14.7. Saving plots to file#

There are lots of output options to choose from to save your file to. Remember that, for graphics, vector formats are generally better than raster formats. In practice, this means saving plots in svg or pdf formats over jpg or png file formats. The svg format works in a lot of contexts (including Microsoft Word) and is a good default. To choose between formats, just supply the file extension and the file type will change automatically, eg “chart.svg” for svg or “chart.png” for png (thought note that raster formats often have extra options, like how many dots per inch to use).

Let’s try this out using the figure we made in the previous exercise, p1. path="." just drops the file in the current directory.

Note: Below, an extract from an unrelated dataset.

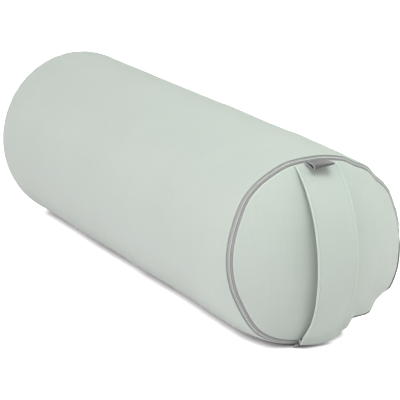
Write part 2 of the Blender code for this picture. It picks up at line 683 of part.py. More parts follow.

ggsave(p1, "chart.svg", path=".")

'/home/runner/work/python4DS/python4DS/chart.svg'

To double check this has worked, let’s use the terminal. We’ll try the command ls, which lists everything in directory, and grep *.svg to pull out any files that end in .svg from what is returned by ls. These are strung together as commands by a |. (Note that the leading exclamation mark below just tells the software that builds this book to use the terminal.)

!ls | grep *.svg

chart.svg

14.8. Summary#

In this chapter you’ve learned about adding plot labels such as title, subtitle, caption as well as modifying default axis labels, using annotation to add informational text to your plot or to highlight specific data points, customising the axis scales, and changing the theme of your plot. You’ve also learned about combining multiple plots in a single graph using both simple and complex plot layouts.

While you’ve so far learned about how to make many different types of plots and how to customise them using a variety of techniques, we’ve barely scratched the surface of what you can create with lets-plot.

The best place to go for further information is the lets-plot dcoumentation.